Exercise directions
List the lines of this listing that hold the word "imported".

++++ Raw records ++++

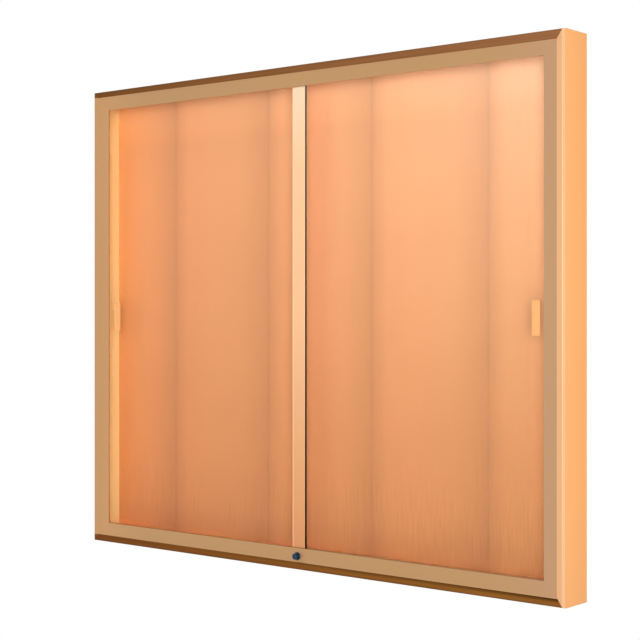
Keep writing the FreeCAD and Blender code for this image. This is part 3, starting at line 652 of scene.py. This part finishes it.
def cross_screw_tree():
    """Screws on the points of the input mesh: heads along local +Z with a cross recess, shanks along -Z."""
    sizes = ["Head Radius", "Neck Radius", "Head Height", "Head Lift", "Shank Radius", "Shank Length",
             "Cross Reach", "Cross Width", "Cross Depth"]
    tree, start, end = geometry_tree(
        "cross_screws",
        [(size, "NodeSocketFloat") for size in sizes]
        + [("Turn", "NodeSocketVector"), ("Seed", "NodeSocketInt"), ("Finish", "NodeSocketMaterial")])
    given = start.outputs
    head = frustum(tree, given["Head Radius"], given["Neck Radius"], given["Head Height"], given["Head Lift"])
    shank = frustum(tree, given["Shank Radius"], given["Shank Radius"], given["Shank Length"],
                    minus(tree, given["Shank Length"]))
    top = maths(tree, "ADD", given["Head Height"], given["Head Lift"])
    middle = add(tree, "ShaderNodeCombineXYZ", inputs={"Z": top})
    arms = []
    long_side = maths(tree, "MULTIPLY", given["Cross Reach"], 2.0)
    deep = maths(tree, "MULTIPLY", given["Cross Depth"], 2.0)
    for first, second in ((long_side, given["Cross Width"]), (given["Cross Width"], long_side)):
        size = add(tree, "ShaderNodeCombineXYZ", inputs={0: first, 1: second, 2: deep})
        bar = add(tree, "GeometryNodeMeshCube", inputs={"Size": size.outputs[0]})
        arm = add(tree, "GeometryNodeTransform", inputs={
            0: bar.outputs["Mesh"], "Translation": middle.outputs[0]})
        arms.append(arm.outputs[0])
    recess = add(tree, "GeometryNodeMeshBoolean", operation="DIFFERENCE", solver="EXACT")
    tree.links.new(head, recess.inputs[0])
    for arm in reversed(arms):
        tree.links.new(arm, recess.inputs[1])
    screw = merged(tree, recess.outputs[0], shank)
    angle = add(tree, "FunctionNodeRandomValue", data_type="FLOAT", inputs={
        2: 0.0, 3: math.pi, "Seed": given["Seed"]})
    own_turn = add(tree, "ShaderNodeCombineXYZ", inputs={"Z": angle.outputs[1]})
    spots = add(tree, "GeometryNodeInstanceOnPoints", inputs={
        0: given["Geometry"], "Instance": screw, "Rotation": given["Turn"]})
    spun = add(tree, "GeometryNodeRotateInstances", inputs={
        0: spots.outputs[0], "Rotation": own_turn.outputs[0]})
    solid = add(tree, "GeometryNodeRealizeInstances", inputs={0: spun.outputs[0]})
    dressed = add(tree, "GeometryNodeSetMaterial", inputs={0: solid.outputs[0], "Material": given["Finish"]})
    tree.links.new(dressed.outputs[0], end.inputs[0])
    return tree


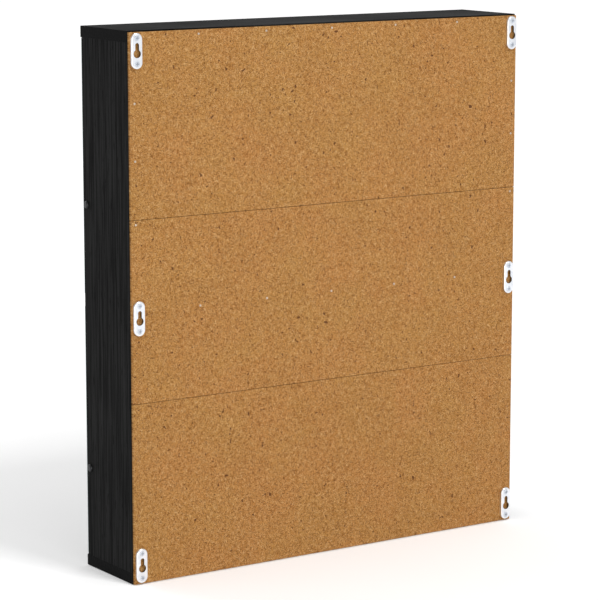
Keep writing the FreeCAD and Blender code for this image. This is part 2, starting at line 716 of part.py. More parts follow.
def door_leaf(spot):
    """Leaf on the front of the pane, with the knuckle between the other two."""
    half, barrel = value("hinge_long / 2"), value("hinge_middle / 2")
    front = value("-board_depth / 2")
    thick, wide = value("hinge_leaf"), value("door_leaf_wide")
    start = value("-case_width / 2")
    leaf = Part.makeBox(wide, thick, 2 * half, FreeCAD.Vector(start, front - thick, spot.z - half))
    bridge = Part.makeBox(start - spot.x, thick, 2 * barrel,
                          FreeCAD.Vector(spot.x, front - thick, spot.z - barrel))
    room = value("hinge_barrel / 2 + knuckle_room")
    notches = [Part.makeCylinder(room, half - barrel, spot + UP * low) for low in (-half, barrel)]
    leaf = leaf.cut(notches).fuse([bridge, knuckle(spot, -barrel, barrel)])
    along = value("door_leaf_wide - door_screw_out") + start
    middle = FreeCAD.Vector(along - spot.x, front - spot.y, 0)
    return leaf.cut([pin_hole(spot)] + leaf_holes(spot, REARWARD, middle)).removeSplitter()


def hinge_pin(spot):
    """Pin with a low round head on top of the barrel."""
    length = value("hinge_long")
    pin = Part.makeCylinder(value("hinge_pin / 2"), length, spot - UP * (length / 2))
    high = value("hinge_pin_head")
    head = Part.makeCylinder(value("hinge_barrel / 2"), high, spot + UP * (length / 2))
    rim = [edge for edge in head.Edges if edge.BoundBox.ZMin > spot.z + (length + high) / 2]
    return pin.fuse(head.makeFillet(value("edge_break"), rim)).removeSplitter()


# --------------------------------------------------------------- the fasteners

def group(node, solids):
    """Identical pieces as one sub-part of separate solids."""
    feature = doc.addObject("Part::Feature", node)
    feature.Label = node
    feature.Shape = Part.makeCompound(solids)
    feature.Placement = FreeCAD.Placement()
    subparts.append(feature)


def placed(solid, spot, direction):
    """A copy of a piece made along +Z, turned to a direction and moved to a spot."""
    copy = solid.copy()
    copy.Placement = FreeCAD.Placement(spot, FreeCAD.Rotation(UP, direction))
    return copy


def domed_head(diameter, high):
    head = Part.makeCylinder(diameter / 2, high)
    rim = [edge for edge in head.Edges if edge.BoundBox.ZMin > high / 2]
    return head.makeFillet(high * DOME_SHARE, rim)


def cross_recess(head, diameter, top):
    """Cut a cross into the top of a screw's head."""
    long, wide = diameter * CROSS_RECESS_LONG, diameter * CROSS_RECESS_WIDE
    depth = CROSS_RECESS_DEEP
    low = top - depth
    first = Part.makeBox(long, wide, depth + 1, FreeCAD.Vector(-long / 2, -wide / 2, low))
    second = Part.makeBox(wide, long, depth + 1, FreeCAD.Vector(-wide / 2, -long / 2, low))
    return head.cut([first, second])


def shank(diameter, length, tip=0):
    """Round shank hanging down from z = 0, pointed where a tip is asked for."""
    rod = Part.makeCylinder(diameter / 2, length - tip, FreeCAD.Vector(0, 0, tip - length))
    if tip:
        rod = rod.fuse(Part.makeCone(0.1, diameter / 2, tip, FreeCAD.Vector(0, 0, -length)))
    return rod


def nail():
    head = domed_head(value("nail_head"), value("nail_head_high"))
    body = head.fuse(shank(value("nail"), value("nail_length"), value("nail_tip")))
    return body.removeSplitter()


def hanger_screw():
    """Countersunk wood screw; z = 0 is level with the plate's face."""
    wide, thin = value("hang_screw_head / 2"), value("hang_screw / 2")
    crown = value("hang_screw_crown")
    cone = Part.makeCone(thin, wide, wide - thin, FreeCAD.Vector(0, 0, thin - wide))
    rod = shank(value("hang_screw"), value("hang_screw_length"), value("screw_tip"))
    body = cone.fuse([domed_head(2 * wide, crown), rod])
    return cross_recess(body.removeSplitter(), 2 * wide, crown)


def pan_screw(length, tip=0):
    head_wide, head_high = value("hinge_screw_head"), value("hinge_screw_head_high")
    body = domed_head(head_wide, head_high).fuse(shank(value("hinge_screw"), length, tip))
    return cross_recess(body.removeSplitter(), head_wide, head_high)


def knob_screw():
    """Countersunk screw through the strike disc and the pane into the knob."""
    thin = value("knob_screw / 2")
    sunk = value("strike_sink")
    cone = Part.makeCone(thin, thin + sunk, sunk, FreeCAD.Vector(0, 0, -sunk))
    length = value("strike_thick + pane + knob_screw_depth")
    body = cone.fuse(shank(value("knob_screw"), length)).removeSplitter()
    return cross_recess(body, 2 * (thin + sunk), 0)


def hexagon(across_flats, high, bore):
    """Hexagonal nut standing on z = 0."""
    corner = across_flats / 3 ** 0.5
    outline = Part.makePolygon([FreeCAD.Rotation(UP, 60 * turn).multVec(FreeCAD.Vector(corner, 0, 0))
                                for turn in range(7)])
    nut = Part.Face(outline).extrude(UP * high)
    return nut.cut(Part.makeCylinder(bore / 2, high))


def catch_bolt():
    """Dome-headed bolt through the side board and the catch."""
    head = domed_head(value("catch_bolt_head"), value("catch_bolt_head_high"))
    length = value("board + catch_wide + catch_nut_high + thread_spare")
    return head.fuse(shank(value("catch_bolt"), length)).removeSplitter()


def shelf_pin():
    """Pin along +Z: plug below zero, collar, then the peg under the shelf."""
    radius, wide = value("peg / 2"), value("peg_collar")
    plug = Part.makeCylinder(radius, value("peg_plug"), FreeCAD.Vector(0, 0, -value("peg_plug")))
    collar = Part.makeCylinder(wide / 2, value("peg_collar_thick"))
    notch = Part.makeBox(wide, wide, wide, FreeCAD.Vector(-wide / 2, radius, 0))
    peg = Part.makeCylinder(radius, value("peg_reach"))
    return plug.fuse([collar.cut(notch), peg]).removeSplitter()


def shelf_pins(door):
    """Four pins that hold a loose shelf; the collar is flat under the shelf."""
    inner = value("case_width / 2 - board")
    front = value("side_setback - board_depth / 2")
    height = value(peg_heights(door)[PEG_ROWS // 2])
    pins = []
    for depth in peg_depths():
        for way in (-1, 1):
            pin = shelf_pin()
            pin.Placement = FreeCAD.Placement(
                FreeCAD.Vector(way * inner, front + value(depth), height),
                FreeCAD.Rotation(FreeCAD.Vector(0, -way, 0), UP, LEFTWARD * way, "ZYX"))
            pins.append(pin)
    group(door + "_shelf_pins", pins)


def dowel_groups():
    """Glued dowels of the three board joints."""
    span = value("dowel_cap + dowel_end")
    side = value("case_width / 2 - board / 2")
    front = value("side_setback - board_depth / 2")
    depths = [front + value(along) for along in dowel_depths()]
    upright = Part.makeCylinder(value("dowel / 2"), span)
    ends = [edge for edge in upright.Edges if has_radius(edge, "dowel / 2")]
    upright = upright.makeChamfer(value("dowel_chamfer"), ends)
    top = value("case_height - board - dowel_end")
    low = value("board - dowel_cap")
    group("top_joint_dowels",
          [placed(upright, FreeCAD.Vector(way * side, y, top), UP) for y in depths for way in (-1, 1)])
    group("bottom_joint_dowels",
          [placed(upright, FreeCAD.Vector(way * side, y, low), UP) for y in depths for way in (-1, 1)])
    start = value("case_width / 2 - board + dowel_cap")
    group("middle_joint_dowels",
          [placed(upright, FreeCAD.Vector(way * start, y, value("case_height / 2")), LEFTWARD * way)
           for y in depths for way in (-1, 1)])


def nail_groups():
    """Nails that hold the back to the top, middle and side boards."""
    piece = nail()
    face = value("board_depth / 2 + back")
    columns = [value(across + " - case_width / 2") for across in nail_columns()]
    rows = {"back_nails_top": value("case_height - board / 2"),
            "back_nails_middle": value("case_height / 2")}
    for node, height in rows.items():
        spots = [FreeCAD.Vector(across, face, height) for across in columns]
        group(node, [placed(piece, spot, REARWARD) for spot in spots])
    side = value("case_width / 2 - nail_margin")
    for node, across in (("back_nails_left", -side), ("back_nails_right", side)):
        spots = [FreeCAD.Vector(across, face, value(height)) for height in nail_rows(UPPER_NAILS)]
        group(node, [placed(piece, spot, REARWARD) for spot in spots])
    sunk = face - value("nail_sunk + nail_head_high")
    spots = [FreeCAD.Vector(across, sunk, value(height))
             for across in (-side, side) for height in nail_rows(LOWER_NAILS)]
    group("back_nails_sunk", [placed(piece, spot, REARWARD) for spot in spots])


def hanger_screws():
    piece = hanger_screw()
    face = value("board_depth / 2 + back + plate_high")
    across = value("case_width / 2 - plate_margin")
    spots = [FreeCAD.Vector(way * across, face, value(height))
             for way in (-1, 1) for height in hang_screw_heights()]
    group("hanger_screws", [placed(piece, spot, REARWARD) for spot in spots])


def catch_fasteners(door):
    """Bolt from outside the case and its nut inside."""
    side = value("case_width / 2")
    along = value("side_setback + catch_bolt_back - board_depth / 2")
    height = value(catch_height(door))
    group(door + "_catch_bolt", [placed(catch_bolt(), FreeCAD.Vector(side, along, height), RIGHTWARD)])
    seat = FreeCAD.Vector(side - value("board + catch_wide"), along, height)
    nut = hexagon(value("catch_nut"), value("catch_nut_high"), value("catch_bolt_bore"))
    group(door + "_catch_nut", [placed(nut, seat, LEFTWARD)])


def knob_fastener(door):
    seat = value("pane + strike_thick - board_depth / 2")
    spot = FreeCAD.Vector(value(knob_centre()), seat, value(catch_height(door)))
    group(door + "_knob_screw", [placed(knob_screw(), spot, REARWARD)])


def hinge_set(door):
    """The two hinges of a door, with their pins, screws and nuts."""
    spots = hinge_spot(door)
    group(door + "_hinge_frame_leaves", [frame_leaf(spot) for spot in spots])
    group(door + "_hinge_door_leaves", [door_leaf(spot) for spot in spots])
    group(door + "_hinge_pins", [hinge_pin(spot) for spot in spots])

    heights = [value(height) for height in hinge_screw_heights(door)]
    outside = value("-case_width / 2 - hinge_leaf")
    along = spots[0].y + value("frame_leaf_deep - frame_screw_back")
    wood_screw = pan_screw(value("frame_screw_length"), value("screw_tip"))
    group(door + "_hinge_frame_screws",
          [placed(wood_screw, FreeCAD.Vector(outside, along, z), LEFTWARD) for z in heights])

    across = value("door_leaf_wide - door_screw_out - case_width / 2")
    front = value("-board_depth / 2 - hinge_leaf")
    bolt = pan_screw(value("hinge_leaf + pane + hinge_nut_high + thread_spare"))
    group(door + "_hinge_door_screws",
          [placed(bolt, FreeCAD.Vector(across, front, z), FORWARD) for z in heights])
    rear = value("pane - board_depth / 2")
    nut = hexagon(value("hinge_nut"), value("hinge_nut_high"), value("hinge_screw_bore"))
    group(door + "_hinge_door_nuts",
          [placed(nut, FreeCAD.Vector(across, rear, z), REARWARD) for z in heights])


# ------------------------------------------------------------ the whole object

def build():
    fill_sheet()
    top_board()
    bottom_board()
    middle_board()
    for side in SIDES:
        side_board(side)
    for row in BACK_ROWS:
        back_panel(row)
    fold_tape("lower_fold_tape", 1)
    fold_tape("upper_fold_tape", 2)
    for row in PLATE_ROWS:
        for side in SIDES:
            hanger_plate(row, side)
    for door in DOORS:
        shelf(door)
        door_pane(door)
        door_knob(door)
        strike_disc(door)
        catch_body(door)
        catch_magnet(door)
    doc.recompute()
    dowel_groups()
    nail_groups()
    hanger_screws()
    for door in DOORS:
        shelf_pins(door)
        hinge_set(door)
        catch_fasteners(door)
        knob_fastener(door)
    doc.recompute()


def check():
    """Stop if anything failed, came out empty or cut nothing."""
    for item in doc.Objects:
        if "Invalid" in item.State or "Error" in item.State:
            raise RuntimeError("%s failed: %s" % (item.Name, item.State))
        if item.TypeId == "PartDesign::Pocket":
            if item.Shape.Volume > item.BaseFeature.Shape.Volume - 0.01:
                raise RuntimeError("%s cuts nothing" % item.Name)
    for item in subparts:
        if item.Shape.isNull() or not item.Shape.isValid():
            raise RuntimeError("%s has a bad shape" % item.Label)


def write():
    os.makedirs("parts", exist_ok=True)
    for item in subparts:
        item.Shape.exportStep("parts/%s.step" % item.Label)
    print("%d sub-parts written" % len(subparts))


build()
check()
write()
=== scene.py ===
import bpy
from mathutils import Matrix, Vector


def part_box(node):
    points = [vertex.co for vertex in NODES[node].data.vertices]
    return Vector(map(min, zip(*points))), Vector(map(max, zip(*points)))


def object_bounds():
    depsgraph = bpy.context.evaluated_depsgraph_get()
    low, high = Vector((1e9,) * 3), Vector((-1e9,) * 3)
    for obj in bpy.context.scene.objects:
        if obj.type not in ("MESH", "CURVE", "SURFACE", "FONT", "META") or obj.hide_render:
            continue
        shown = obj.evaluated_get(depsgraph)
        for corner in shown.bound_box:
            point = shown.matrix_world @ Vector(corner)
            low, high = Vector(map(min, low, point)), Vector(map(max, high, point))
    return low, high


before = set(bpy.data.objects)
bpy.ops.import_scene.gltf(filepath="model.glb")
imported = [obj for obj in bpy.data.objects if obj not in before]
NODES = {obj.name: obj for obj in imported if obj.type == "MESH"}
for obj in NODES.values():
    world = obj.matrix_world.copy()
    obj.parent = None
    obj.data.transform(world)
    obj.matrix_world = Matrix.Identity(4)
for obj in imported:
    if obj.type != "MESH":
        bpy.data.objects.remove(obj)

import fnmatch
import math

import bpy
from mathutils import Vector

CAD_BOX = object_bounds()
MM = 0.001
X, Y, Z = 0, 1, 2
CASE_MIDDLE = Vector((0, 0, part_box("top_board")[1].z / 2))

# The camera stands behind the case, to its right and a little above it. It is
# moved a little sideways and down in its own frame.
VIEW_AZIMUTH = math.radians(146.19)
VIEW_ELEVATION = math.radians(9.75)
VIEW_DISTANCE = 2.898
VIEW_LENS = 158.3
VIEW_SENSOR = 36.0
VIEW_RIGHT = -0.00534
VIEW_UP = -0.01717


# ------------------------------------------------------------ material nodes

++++

Response
imported = [obj for obj in bpy.data.objects if obj not in before]
NODES = {obj.name: obj for obj in imported if obj.type == "MESH"}
for obj in imported:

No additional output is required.